Foreman suggested it might be possible for Northwest marketers to allow Argentina to service certain U.S. markets and maintain higher prices in others where the Northwest has a relative advantage. These include states like Utah, Michigan, the Dakotas, and Minnesota.

Expanding export markets and simultaneously giving up certain segments of the domestic market to Argentina might be ways to maintain higher prices and generate higher returns to producers, Foreman concluded.

“It’s possible that when we focus on retailers and defend those accounts, we are reinforcing an optimal world for retailers, and not our industry,” he said. “The value-sharing game appears to be mostly between our industry and U.S. retailers and, counter-intuitively, we can capture more value by taking actions that invite more Argentine imports.”

Taylor, at Stemilt, felt that offering different prices to different retailers would be problematic because most of the big retail companies have a multistate presence and a national buying office. “When we sell pears to Walmart, they want to buy them for New York and Colorado. We’re going to give them the same price.”

He noted that Argentina brings in Williams pears after Northwest Bartletts are finished for the season, and the Northwest pear industry has the challenge of trying to sell d’Anjou pears, which stay green as they mature, alongside the Argentine Williams, which turn yellow, juicy, and sweet.

“The right way to do that is to go to similar retail ­pricing and promote the whole pear category, and work on the flavor profile of the d’Anjous to make them ­competitive,” he suggested.

He believes that prices should match Argentina’s, and the d’Anjou pears should be preripened so that retailers expand the shelf space for pears.
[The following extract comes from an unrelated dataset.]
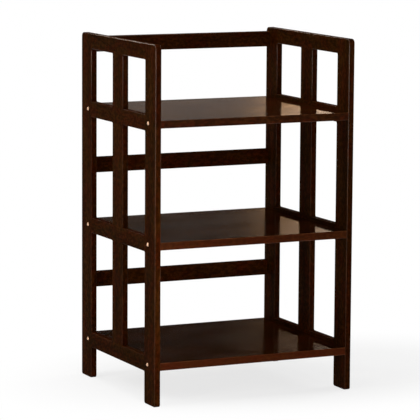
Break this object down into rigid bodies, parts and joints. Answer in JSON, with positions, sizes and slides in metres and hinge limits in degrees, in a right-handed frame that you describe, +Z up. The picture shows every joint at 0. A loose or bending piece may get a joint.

“We need more promotion, and we need to offer consumers a choice,” he said. “We only sell three pounds of pears per person per year in the United States. That’s embarrassing. If we improve the flavor of our winter pears, which is our mainstay, that’s where the volume is. If we could move that to four pounds, we could hardly get the trees planted fast enough to fill the marketplace. ­Flavor is the key, and repeat sales.”